Sneary’s parents divorced when he was young and Beth says he was essentially raised by the television. A lot of his paintings have to do with emotional childhood associations, with an adult twist.

“Some of these are characters that come to you when you’re home by yourself as a kid,” Beth says. “And the scenes are scenes that he has a connection to.”

A painting of an angry, open-mouthed Jack Nicholson screaming at the nurse to put the TV on captures the famous scene in One Flew Over the Cuckoo’s Nest.

“I have actors I like,” Sneary says. “And I like climatic moments in movies.”

He re-imagines familiar images in a new context to communicate with people, and Beth says most of his work is a commentary on something.

“Because people have these things in common,” Beth says, “Most of us know (the Wizard of Oz.)”

Childhood toys are also subject to interpretation in Curtis’s world.

A striking, bold-colored rendition of the boardgame “Operation” is being fed into an MRI machine in a piece called “MRI before Operation.”

“I had an MRI. It freaked me out,” Sneary said. “A lot of (my art) is anxiety-based, and life experiences. And I loved that game.”

Sneary discovered painting as a senior in high school. His art teacher picked up on his talent right away, and offered him a scholarship.

“His parents had basically not saved any money for him to go to college, no plans for him at all,” Beth says. “(There was no) encouragement with his art. That this one teacher recognized it was a miracle. It was a miracle that he went to college and got the scholarship when there were no plans for him at all. This one person really made a difference in his life.”

Married for 16 years, with a son who just turned 14, Sneary and his wife have lived in St. Pete for 14 years now. They are a team in his artwork, with Beth handling business issues and modeling for many pieces, (her body became Marilyn Monroe’s in that painting) and their goal is to make their whole house into a studio in the near future.

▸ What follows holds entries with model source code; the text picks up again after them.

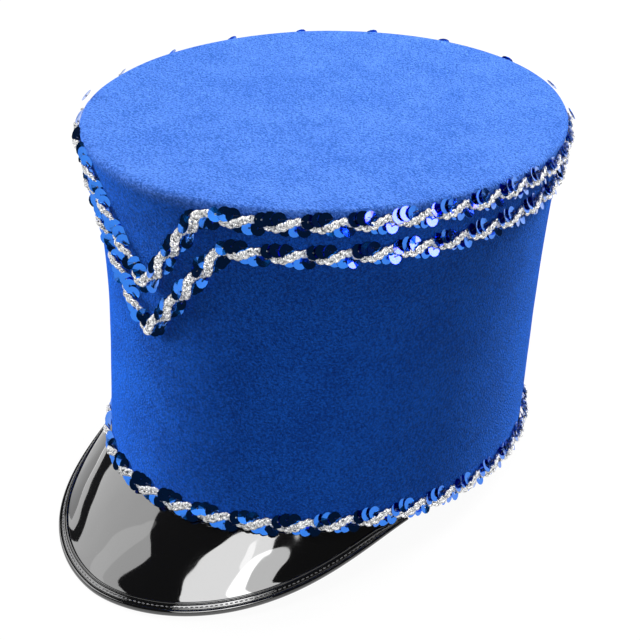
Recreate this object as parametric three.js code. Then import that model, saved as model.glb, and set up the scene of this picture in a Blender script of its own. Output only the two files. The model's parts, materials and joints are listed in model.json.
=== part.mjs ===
// Shako hat: a felt crown with a flat top and a curved patent peak, trimmed with three rows of
// sequins under a silver braid. Millimetres, +Z up, front toward -Y. Each piece is shaped in the
// hat's own frame, with the crown's rim in the plane z = 0 and its axis up; the finished hat is
// then tipped back until it stands on the back of its rim and the front of its peak.
import * as THREE from 'three';

// Crown: an oval felt shell, straight below and flaring out toward its flat top.
const rimHalfWidth = 86;
const rimHalfLength = 104;
const topHalfWidth = 94.8;
const topHalfLength = 112.5;
const crownHeight = 153.7;
const topForward = 5.9;
const flarePower = 3.3;
const feltWall = 2.6;
const topEdgeRadius = 6;
const crownSides = 64;

// Peak: a curved patent sheet that slopes down at the front and stands almost upright at its ends.
const peakDepth = 47;
const peakHalfAngle = THREE.MathUtils.degToRad(78.4);
const peakFrontSlope = THREE.MathUtils.degToRad(43.5);
const peakEndSlope = THREE.MathUtils.degToRad(81.4);
const peakOutlinePower = 1.72;
const peakTaperPower = 1.49;
const peakReach = 0.92;
const peakSheet = 2;
const peakBulge = 1.5;
const peakDrop = 0.45;
const peakSteps = 32;

// Binding: a strip folded over the peak's free edge.
const bindingWidth = 5.8;
const bindingSheet = 0.8;
const bindingGap = 0.4;
const bindingNose = bindingSheet + bindingGap + peakSheet / 2;

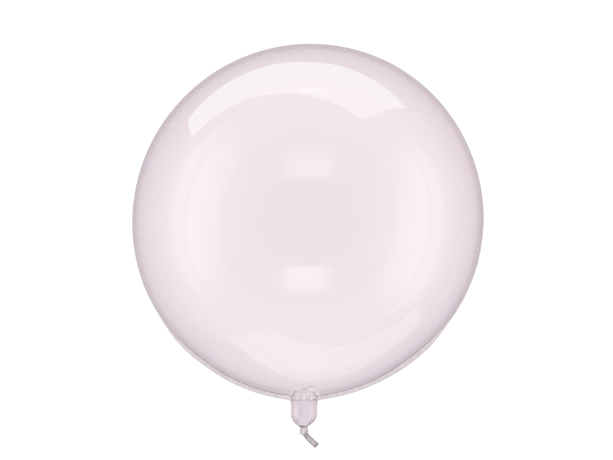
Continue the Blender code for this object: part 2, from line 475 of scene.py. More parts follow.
@dataclass(frozen=True)
class MirroredLight:
    """What the film mirrors of the studio: an even dim room with two strip lights and a small lamp.

    The strip lights stand low on either side, and the lamp hangs high beyond the far side of the ball. Places
    in the room are given by where the top of a ball mirrors them, in shares of its radius from its middle.
    The floor is dim under the ball, light round it and dim again further off, with a light patch under the
    neck. Places on the floor are in metres from the point under the ball's middle.
    """

    room: float = 0.417
    strip: float = 0.54
    strip_axis: float = math.radians(-5)
    strip_rise: tuple[float, float] = (0.32, 0.66)
    strip_end: tuple[float, float] = (0.62, 0.26)
    strip_foot: tuple[float, float] = (0.9, 3.5)
    strip_foot_span: tuple[float, float] = (math.radians(41), math.radians(20))
    near_lamp: LampImage = LampImage(1.0, (0.208, 0.252), (0.43, 0.265))
    far_lamp: LampImage = LampImage(1.8, (0.250, 0.298), (0.52, 0.32))
    lamp_end: tuple[float, float] = (0.20, 0.05)
    floor_shade: float = 0.56
    floor_light: float = 0.70
    floor_far: float = 0.42
    shade_edge: tuple[float, float] = (0.21, 0.29)
    light_edge: tuple[float, float] = (0.32, 0.80)
    patch: float = 0.66
    patch_side: tuple[float, float] = (0.028, 0.016)
    patch_near: tuple[float, float] = (0.215, 0.235)
    patch_far: tuple[float, float] = (0.43, 0.37)
    room_line: FaintLine = FaintLine(0.667, 0.012, math.radians(157), math.radians(22), -0.30)
    floor_lines: tuple[FaintLine, ...] = (
        FaintLine(1.02, 0.08, math.radians(-139), math.radians(20), 0.16),
        FaintLine(0.84, 0.06, math.radians(-24), math.radians(18), -0.12),
    )

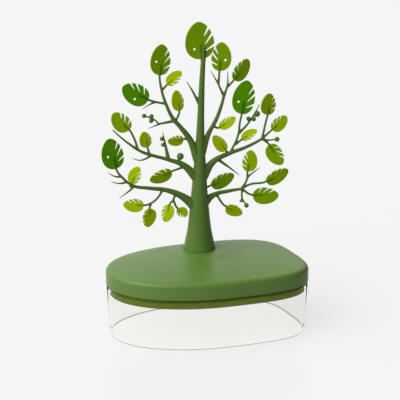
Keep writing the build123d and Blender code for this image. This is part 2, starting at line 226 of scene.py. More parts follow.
def mould_shell(name, rings, closed):
    """A moulded wall drawn ring by ring, closed into a loop or capped at both ends."""
    shell = bmesh.new()
    start = bmesh.ops.create_circle(shell, cap_ends=not closed, segments=PLAN_STEPS, radius=1)
    number_of = {vert: number for number, vert in enumerate(start["verts"])}
    for vert, number in number_of.items():
        vert.co = rings[0][number]
    first = edges = shell.edges[:]
    for corners in rings[1:]:
        drawn = bmesh.ops.extrude_edge_only(shell, edges=edges)["geom"]
        edges = [part for part in drawn if isinstance(part, bmesh.types.BMEdge)]
        drawn_number_of = {}
        for vert in drawn:
            if isinstance(vert, bmesh.types.BMVert):
                others = [edge.other_vert(vert) for edge in vert.link_edges]
                source = next(other for other in others if other in number_of)
                drawn_number_of[vert] = number_of[source]
        for vert, number in drawn_number_of.items():
            vert.co = corners[number]
        number_of = drawn_number_of
    if closed:
        bmesh.ops.bridge_loops(shell, edges=first + edges)
    else:
        bmesh.ops.contextual_create(shell, geom=edges)
    bmesh.ops.recalc_face_normals(shell, faces=shell.faces)
    return as_piece(name, shell)


def as_piece(name, shape):
    """Turns a bmesh into an object in the scene."""
    mesh = bpy.data.meshes.new(name)
    shape.to_mesh(mesh)
    shape.free()
    piece = bpy.data.objects.new(name, mesh)
    bpy.context.collection.objects.link(piece)
    return piece


def shade_smooth(piece, sharp_angle):
    """Smooth shading, with edges sharper than an angle kept crisp."""
    for face in piece.data.polygons:
        face.use_smooth = True
    piece.data.set_sharp_from_angle(angle=math.radians(sharp_angle))


def tray_inset(z):
    """How far the tray's drafted wall stands in from the plan at a height."""
    return TRAY_RIM_INSET + TRAY_DRAFT * (1 - z / TRAY_HEIGHT)


tray_rings = []
for rise, inset in quarter(TRAY_FOOT_RADIUS):
    tray_rings.append(pebble(tray_inset(0) + TRAY_FOOT_RADIUS - inset, rise))
for inset, rise in quarter(TRAY_RIM_RADIUS, 3):
    tray_rings.append(pebble(TRAY_RIM_INSET + inset, TRAY_HEIGHT - TRAY_RIM_RADIUS + rise))
for rise, inset in quarter(TRAY_RIM_RADIUS, 3):
    near_wall = TRAY_RIM_INSET + TRAY_WALL - TRAY_RIM_RADIUS
    tray_rings.append(pebble(near_wall + inset, TRAY_HEIGHT - rise))
for inset, rise in quarter(TRAY_CORNER_RADIUS, 4):
    z = TRAY_FLOOR + TRAY_CORNER_RADIUS - rise
    tray_rings.append(pebble(tray_inset(TRAY_FLOOR) + TRAY_WALL + inset, z))
tray = mould_shell("tray_shell", tray_rings, closed=False)
shade_smooth(tray, SHELL_SHARP_ANGLE)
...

“It used to be artists were just trying to get in to a gallery, and galleries are great,” Beth says. “And they have clientele that maybe they can sell that work to. But there’s guerrilla marketing to get art out to people. It’s changing with the murals popping up all over town. It’s just as valuable as staying in galleries.”

Sneary teaches private students and some classes around town, and his work is available on his two websites:  stpeteartist.com, dedicated to his landscapes and area landmarks, and csneary.com, the home of the satirical pop art.

In a piece like Monroe or Trump, Sneary says the answer to the question ‘How long does it take to finish?’ is a lifetime.

“Because you put all this knowledge into it,” he says, adding that the physical work averages about 40 hours, or a month to six weeks.

Sneary has shown the landscapes in galleries and sold well but his satirical pop art has been slower to sell, despite its popularity with audiences.

“It’s not over-the-couch kind of work,” he says.

However, the prints do sell, and recently a fan told him if she could afford to, she would decorate her entire house with his work.

Although he does a lot of networking and approaching establishments to get his work seen, “it’s gotta feel right. If I don’t like the place, I won’t do it,” he says.

“The thing about this work is that it’s not just appealing to the people with money. People in any social class in the world who watched the Wizard of Oz can access the work and get an idea of what this person is talking about,” Beth says.

“I paint what I feel. If you’re in it for the money, as the artist, forget it. I read a long time ago most artists don’t really come into focus until my age, late forties, 50,” Sneary says. “So I’m right on schedule.”

You can see many of his pop art oil paintings at Swah-rey at (2105 Central Ave.) through May.